■ **DATASET EXCERPTS**
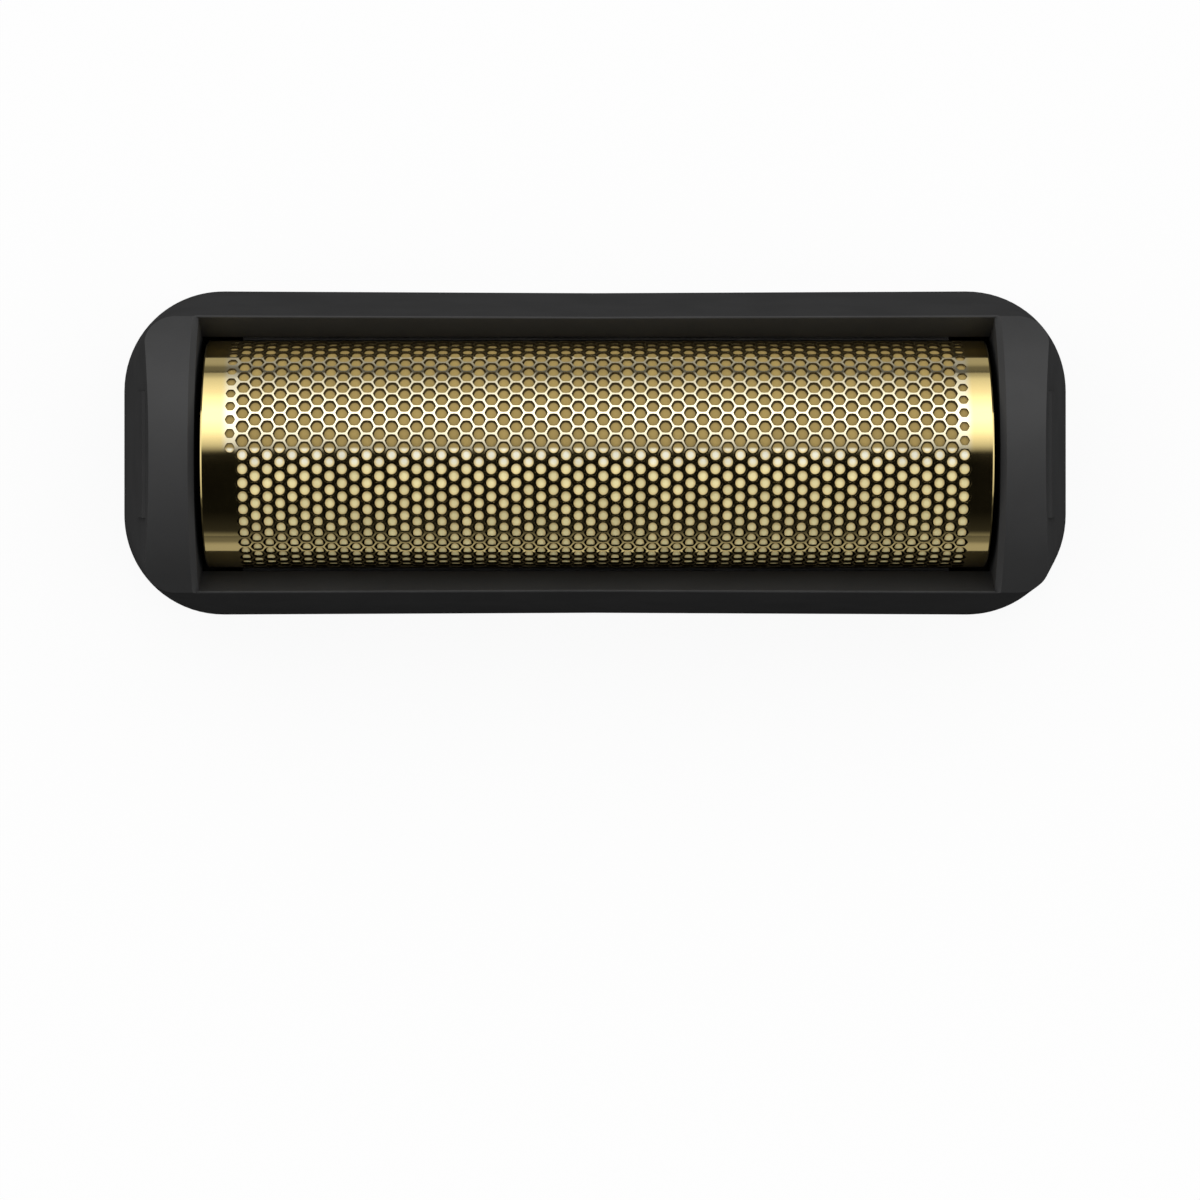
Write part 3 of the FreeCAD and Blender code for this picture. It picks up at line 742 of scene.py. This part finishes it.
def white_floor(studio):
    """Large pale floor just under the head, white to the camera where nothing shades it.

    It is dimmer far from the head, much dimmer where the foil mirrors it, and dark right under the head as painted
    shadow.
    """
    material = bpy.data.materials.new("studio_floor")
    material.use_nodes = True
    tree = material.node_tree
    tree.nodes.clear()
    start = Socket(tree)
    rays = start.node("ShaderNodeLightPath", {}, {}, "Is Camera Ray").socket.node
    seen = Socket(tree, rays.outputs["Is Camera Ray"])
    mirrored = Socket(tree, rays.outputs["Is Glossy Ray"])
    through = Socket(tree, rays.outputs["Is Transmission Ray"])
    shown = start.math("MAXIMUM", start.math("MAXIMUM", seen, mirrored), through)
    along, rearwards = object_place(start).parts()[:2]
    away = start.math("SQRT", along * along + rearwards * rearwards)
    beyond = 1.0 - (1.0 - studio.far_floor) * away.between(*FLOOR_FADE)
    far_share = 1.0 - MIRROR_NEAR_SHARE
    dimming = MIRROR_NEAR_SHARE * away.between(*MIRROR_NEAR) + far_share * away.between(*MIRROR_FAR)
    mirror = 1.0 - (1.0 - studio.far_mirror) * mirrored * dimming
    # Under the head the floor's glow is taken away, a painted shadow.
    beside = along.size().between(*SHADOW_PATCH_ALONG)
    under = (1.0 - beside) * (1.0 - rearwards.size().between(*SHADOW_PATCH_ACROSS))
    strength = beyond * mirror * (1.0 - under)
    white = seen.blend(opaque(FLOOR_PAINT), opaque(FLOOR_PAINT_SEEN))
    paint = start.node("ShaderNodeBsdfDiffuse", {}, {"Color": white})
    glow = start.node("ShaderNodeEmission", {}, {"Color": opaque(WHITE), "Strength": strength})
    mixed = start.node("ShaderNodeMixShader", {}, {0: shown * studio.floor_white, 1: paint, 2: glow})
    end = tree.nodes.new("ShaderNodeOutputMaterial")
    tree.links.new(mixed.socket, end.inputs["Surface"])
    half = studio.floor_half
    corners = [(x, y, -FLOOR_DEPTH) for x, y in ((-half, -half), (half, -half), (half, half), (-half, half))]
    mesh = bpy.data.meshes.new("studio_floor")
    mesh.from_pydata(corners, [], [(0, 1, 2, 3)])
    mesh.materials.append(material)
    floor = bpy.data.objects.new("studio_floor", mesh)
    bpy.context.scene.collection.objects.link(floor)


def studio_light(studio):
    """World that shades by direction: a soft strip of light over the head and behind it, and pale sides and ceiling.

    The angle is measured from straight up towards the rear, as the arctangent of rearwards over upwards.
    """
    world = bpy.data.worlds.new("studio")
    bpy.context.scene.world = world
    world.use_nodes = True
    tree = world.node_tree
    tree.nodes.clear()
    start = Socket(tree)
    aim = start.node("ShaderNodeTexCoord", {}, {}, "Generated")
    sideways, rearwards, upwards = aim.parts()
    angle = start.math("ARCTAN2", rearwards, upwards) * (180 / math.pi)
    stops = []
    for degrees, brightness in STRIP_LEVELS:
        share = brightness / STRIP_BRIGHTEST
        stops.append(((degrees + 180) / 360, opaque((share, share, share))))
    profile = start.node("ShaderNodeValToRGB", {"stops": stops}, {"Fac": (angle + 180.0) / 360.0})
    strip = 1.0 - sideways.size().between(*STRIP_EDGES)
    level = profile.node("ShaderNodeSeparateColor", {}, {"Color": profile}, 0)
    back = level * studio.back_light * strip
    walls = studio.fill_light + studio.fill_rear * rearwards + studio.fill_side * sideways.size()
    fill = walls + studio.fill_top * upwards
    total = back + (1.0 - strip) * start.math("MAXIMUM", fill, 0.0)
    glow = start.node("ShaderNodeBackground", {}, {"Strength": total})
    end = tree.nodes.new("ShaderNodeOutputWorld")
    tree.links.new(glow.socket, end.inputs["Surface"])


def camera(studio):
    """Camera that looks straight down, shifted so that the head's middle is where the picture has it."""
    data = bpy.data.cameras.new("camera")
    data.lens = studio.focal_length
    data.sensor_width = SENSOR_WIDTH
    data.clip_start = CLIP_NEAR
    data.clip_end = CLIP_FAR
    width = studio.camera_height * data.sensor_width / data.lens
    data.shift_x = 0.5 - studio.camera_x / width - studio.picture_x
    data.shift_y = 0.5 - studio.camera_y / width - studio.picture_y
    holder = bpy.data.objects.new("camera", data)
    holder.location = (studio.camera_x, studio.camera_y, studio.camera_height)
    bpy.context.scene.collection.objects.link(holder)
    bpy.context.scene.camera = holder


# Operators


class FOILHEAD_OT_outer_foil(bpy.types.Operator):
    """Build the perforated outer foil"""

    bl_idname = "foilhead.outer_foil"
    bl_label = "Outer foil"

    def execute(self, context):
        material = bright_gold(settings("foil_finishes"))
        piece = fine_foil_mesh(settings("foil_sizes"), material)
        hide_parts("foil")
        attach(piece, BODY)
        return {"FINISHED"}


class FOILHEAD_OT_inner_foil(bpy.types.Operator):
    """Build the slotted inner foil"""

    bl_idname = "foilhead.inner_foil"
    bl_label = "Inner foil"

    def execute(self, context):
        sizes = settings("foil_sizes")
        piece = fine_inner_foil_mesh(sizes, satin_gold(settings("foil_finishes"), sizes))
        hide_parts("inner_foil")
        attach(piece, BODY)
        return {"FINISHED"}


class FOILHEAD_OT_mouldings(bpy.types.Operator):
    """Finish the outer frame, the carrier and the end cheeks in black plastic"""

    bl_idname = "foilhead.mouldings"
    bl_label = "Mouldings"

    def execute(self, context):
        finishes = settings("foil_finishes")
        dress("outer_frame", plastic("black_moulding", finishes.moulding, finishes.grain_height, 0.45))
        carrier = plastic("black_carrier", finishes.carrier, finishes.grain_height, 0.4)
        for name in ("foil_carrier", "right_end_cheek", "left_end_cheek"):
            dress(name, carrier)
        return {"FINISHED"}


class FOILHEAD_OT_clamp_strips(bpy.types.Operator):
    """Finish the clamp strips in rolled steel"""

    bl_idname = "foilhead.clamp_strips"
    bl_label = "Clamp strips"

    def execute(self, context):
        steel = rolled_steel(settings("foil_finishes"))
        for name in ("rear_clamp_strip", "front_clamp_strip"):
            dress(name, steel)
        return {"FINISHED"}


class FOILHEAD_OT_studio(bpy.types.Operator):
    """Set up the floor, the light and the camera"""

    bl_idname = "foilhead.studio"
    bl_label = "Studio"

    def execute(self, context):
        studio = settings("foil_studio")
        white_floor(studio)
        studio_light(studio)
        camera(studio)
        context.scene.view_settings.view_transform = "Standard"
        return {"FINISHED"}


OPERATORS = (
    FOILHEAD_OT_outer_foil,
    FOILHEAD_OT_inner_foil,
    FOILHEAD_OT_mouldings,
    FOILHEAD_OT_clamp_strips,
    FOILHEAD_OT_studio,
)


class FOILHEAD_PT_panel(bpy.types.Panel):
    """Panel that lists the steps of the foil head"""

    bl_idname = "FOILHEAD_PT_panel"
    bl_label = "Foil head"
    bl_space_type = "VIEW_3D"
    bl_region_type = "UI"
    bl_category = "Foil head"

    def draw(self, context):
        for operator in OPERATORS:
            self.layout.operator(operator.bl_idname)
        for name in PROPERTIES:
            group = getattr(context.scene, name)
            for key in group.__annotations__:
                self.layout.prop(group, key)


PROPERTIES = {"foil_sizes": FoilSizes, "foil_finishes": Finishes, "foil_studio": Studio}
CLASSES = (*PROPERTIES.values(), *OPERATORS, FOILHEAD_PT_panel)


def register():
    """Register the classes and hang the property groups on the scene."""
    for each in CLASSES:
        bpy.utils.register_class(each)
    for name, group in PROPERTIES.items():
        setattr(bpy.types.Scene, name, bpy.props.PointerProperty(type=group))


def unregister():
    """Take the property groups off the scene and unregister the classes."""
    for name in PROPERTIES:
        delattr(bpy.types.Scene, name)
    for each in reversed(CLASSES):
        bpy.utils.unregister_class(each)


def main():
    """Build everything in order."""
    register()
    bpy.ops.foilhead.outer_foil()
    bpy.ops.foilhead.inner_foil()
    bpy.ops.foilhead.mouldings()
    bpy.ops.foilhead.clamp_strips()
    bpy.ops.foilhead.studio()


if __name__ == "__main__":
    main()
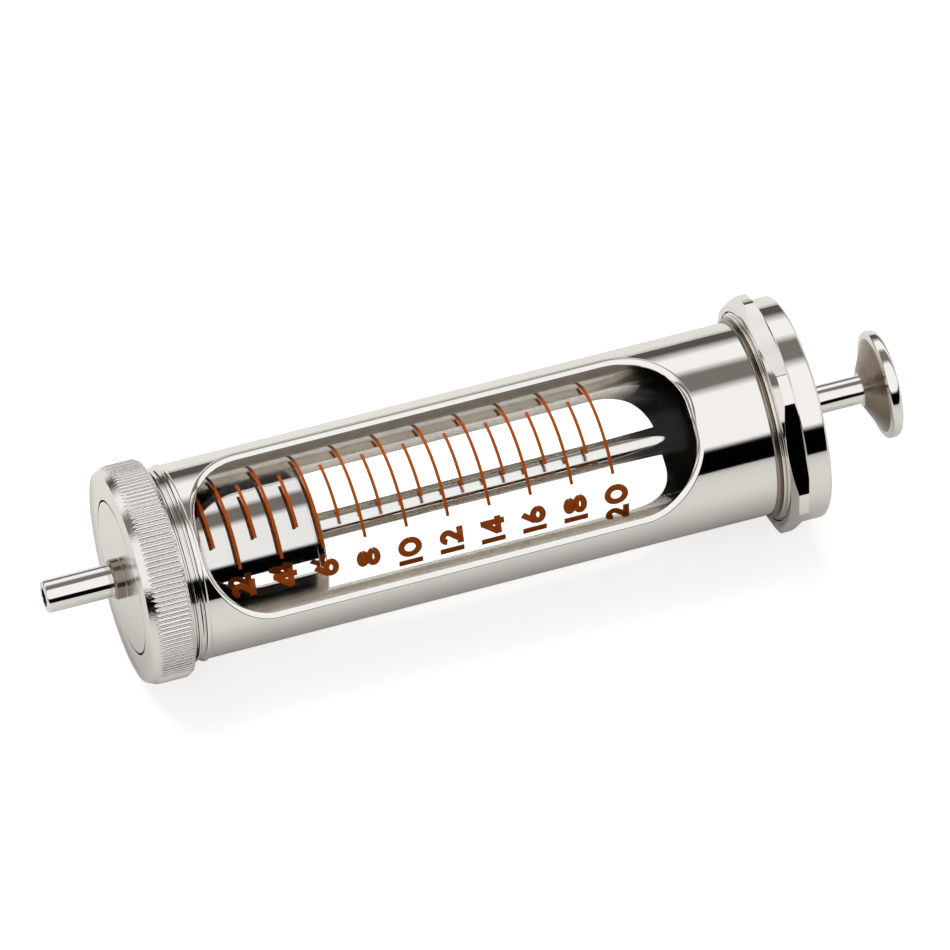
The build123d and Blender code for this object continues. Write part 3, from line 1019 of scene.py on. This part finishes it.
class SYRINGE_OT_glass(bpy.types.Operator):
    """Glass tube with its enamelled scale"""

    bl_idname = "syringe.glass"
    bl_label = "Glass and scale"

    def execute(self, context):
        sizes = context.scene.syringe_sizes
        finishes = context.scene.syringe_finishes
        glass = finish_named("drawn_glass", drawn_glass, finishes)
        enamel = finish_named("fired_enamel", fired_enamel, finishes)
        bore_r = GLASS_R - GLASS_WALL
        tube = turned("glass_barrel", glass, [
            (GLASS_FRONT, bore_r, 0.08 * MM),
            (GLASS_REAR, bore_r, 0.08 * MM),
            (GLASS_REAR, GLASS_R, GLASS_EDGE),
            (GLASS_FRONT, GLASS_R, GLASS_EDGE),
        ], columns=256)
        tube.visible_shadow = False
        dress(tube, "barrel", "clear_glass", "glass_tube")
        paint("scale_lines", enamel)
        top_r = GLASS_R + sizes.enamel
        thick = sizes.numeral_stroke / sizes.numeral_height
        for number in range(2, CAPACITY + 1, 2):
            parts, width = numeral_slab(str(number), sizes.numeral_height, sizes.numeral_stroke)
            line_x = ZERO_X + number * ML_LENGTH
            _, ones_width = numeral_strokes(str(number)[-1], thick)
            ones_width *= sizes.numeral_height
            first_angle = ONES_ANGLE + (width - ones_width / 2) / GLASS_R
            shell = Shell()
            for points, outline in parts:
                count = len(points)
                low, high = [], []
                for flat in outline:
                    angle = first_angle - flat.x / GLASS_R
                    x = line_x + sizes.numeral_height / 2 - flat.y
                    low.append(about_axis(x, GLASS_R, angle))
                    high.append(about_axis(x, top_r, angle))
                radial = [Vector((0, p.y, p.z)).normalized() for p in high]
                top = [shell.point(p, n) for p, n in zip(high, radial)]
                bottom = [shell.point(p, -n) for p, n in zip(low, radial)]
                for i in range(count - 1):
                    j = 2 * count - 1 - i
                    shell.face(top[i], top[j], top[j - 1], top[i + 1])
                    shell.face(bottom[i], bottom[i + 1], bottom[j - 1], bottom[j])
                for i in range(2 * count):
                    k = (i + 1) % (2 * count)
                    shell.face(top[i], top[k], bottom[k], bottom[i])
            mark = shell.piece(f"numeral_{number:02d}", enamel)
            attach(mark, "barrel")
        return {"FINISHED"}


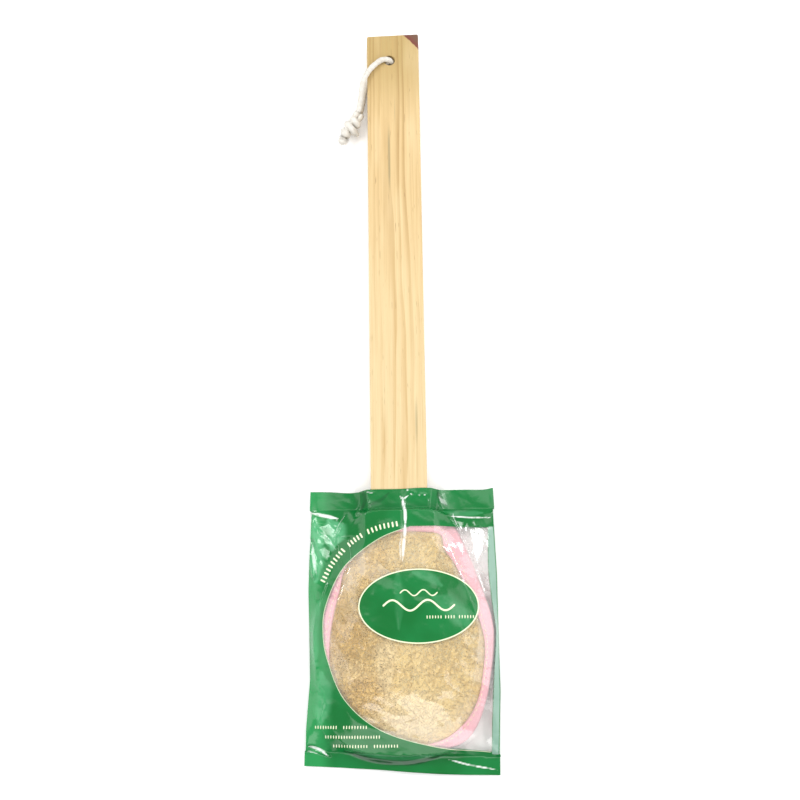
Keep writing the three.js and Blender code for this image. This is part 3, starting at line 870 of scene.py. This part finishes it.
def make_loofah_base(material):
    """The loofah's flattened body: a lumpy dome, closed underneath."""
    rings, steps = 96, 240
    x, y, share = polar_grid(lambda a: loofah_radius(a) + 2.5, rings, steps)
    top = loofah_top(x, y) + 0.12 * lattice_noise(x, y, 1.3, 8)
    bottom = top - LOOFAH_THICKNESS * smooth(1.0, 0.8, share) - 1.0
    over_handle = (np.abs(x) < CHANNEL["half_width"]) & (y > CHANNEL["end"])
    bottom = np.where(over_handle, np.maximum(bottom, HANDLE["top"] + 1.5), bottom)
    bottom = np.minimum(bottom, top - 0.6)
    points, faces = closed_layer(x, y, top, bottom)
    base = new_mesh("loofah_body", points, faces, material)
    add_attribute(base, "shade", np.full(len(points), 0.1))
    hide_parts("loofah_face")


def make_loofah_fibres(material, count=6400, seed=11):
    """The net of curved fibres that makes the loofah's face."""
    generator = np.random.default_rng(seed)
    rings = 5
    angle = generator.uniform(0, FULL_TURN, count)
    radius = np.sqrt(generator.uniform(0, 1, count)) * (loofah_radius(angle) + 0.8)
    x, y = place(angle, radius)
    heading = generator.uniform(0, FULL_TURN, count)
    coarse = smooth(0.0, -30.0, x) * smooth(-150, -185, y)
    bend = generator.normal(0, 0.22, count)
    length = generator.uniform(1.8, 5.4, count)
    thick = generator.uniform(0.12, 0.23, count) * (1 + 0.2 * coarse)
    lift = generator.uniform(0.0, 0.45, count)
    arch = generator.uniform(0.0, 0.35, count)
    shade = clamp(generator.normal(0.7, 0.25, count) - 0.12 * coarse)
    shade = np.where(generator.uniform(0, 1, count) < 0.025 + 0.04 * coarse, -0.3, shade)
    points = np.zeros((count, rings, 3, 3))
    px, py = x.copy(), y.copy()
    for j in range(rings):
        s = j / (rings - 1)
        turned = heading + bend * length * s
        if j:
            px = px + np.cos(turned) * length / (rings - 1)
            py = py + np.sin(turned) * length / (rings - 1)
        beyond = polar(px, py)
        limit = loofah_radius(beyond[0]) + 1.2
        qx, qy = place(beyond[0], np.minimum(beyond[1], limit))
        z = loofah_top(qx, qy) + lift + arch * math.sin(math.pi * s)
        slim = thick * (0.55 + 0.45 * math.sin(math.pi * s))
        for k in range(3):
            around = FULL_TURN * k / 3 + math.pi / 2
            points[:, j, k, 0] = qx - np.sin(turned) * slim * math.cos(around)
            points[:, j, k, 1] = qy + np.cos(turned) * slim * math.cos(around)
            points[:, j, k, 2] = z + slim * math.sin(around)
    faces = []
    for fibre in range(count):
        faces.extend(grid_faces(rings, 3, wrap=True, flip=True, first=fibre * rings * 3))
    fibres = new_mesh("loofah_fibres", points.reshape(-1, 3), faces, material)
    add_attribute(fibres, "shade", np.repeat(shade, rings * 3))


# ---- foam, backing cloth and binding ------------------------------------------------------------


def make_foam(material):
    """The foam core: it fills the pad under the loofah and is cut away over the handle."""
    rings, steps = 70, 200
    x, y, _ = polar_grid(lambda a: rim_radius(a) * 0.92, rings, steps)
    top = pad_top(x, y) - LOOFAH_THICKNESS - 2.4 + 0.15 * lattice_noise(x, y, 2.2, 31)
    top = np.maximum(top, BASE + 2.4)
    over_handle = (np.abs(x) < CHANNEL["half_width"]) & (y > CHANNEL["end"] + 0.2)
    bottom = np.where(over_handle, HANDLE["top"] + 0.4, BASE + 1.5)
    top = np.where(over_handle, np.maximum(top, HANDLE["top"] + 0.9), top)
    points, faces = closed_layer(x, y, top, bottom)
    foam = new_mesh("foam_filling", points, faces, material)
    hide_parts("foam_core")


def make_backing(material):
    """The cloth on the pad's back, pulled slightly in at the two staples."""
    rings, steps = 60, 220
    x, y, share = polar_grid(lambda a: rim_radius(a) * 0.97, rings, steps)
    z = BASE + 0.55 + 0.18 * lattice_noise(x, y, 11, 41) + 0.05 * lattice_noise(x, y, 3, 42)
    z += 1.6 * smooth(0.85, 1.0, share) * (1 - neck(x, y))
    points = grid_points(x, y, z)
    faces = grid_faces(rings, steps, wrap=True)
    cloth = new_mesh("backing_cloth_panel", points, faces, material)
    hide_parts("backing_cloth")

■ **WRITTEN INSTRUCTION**
The lines from the top of the data above down to the line containing "nothing shades it." are to be copied exactly; no other line should appear.

■ **THE RESULT**
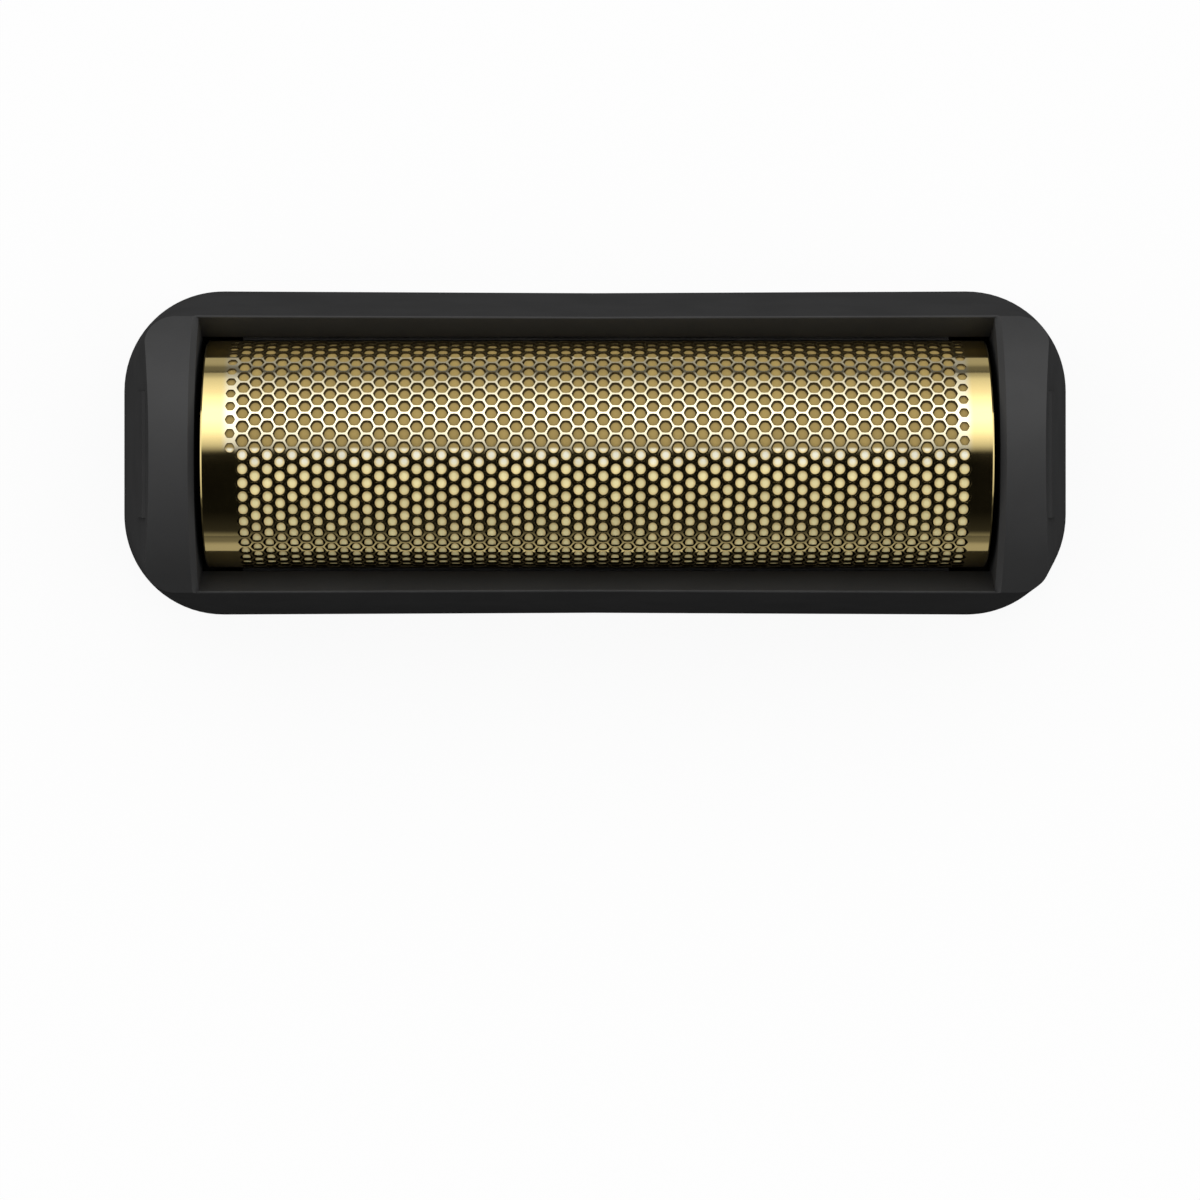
Write part 3 of the FreeCAD and Blender code for this picture. It picks up at line 742 of scene.py. This part finishes it.
def white_floor(studio):
    """Large pale floor just under the head, white to the camera where nothing shades it.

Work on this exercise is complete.